SET EXERCISE:
Using the entries below, transcribe exactly the line containing "Break this object" and each line that follows it to the end.

DATA FOR THIS TASK:

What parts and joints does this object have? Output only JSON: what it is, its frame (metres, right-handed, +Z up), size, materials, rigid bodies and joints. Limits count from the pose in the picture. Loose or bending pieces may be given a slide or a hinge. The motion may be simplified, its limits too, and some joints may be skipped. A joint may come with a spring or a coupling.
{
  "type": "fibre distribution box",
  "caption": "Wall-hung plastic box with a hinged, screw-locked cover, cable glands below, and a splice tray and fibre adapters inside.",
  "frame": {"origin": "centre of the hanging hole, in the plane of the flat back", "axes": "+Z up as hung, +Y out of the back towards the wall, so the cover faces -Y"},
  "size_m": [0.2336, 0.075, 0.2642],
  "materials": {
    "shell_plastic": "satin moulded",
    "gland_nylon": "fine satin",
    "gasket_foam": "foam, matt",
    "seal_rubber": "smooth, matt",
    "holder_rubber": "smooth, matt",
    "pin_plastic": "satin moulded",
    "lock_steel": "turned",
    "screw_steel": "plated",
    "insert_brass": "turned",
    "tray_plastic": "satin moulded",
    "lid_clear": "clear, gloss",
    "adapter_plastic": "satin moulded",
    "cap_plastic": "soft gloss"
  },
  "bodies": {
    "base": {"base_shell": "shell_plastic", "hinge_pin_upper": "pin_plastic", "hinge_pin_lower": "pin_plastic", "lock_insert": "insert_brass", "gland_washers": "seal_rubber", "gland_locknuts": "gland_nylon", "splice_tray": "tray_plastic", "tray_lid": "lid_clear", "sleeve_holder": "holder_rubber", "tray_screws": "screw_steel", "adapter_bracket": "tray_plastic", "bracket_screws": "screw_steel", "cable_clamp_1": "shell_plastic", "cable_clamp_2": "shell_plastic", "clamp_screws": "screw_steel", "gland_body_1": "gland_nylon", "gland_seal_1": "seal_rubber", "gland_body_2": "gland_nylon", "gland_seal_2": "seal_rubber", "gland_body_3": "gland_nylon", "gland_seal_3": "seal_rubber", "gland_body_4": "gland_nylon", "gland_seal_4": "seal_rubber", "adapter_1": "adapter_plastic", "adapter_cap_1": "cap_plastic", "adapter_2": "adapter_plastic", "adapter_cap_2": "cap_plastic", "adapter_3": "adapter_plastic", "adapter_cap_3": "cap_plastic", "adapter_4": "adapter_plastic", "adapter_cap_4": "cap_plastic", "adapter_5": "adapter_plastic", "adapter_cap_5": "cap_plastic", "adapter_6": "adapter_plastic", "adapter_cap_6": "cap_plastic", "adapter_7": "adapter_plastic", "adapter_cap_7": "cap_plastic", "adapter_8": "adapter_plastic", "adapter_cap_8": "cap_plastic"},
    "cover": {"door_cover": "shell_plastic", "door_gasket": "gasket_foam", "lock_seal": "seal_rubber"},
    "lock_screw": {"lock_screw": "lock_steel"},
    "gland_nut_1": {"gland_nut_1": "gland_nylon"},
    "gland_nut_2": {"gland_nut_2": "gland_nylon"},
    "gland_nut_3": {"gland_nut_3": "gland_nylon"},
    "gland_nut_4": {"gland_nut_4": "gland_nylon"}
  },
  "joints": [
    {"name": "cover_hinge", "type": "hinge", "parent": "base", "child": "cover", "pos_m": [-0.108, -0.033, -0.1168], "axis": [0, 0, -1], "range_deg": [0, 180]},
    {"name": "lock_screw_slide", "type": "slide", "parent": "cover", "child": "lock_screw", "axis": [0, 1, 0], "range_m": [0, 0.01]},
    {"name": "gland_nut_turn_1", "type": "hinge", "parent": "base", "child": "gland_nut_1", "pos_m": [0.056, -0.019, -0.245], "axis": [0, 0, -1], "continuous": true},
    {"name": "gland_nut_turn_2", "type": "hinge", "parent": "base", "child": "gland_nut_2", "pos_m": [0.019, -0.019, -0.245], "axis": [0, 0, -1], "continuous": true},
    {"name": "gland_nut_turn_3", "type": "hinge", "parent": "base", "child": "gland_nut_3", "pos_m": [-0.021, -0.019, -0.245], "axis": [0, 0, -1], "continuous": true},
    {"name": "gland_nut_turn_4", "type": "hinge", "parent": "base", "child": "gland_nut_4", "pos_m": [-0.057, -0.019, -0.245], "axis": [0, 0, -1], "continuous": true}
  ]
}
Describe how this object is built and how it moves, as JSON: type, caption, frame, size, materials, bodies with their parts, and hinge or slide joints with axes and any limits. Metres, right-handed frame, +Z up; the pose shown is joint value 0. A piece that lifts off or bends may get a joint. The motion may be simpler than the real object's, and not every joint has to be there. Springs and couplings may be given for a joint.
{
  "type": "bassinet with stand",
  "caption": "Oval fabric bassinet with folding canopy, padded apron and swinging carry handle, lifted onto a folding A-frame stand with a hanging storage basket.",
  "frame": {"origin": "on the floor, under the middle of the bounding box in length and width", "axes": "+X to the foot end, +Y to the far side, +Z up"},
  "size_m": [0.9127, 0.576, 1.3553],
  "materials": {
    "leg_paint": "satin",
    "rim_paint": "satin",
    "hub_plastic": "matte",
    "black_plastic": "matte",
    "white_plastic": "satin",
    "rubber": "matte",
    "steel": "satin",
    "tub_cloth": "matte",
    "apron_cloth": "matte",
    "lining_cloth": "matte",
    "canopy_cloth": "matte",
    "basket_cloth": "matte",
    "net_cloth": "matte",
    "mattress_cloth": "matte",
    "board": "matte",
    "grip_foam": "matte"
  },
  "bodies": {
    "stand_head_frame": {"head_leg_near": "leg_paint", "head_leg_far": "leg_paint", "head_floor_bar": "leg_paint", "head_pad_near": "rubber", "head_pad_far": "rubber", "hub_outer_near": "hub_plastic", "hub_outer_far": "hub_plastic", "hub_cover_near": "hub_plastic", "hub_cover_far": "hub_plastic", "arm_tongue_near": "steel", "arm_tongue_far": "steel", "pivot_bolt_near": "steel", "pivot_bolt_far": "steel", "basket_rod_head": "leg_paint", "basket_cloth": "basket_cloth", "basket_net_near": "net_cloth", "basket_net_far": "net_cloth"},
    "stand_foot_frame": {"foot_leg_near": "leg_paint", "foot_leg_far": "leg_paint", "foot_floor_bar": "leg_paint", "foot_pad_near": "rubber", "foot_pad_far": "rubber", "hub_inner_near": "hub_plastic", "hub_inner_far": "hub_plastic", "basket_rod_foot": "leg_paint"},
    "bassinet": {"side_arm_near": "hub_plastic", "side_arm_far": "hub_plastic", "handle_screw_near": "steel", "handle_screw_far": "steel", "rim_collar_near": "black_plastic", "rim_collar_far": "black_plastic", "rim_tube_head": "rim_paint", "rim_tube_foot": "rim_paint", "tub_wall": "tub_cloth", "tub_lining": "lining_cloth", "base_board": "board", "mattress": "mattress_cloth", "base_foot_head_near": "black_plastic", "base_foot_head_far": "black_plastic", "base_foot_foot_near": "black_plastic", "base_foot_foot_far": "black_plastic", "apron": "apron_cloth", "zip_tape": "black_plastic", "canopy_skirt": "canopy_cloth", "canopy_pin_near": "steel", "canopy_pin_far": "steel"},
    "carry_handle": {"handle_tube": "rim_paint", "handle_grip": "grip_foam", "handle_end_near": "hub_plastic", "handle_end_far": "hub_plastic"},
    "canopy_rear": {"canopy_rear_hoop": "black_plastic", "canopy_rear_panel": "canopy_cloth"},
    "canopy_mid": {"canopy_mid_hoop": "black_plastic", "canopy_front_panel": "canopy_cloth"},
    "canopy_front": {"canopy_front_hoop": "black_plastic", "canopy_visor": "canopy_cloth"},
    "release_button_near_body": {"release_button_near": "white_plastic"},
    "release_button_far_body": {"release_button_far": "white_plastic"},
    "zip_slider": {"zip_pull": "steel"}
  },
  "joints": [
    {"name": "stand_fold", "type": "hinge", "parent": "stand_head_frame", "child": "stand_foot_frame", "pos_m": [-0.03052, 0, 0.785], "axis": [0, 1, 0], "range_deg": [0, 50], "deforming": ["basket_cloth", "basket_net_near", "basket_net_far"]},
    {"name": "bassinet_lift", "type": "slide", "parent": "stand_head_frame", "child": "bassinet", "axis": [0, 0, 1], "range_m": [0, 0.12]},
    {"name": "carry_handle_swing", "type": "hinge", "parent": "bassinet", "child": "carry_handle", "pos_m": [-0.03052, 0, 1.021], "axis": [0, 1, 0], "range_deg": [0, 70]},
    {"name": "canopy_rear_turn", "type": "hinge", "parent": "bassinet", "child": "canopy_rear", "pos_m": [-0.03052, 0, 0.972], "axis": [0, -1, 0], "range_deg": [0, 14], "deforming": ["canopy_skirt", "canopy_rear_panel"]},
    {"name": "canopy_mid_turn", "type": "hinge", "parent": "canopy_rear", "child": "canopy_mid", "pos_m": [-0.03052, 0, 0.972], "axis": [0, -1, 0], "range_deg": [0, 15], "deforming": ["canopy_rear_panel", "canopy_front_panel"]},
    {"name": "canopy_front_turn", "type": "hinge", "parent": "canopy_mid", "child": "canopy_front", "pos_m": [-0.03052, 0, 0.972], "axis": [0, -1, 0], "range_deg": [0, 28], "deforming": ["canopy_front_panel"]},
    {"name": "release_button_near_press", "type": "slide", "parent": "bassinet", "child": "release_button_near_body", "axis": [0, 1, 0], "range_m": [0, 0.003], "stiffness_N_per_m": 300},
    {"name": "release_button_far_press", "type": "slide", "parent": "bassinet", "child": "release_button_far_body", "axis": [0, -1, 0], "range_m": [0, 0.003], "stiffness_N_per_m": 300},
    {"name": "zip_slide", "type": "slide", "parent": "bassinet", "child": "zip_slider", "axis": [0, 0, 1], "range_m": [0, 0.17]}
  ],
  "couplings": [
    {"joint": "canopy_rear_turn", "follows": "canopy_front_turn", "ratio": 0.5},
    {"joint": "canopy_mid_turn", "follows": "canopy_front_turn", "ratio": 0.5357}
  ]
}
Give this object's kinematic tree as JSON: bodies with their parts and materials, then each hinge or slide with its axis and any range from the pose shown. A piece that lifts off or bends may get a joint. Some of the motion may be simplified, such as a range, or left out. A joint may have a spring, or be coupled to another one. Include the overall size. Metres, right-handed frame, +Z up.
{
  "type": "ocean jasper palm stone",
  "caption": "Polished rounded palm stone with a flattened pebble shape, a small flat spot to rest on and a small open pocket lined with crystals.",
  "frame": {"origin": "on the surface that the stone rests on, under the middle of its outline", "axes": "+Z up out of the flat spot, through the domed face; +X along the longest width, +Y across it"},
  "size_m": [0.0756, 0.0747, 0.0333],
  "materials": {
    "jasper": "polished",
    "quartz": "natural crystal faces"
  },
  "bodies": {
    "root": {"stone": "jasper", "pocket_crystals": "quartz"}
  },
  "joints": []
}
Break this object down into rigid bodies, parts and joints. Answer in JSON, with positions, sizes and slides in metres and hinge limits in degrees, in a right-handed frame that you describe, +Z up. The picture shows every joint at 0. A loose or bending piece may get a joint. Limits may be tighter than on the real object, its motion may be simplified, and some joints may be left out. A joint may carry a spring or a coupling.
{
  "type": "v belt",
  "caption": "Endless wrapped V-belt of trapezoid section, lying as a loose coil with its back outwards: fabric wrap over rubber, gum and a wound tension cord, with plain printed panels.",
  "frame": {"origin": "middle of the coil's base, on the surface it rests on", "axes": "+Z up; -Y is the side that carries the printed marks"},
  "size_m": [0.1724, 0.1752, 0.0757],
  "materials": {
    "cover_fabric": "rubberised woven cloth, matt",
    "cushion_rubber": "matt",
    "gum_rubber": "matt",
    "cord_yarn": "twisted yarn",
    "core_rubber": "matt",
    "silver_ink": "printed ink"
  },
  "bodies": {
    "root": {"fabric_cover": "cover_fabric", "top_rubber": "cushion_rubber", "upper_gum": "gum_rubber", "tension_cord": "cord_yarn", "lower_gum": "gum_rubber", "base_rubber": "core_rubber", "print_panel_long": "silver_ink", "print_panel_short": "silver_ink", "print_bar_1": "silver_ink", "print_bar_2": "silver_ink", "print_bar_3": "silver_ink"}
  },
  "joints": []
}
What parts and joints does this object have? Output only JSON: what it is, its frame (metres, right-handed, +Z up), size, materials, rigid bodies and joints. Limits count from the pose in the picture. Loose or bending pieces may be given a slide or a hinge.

RESPONSE TO THE TASK:
Break this object down into rigid bodies, parts and joints. Answer in JSON, with positions, sizes and slides in metres and hinge limits in degrees, in a right-handed frame that you describe, +Z up. The picture shows every joint at 0. A loose or bending piece may get a joint. Limits may be tighter than on the real object, its motion may be simplified, and some joints may be left out. A joint may carry a spring or a coupling.
{
  "type": "v belt",
  "caption": "Endless wrapped V-belt of trapezoid section, lying as a loose coil with its back outwards: fabric wrap over rubber, gum and a wound tension cord, with plain printed panels.",
  "frame": {"origin": "middle of the coil's base, on the surface it rests on", "axes": "+Z up; -Y is the side that carries the printed marks"},
  "size_m": [0.1724, 0.1752, 0.0757],
  "materials": {
    "cover_fabric": "rubberised woven cloth, matt",
    "cushion_rubber": "matt",
    "gum_rubber": "matt",
    "cord_yarn": "twisted yarn",
    "core_rubber": "matt",
    "silver_ink": "printed ink"
  },
  "bodies": {
    "root": {"fabric_cover": "cover_fabric", "top_rubber": "cushion_rubber", "upper_gum": "gum_rubber", "tension_cord": "cord_yarn", "lower_gum": "gum_rubber", "base_rubber": "core_rubber", "print_panel_long": "silver_ink", "print_panel_short": "silver_ink", "print_bar_1": "silver_ink", "print_bar_2": "silver_ink", "print_bar_3": "silver_ink"}
  },
  "joints": []
}
What parts and joints does this object have? Output only JSON: what it is, its frame (metres, right-handed, +Z up), size, materials, rigid bodies and joints. Limits count from the pose in the picture. Loose or bending pieces may be given a slide or a hinge.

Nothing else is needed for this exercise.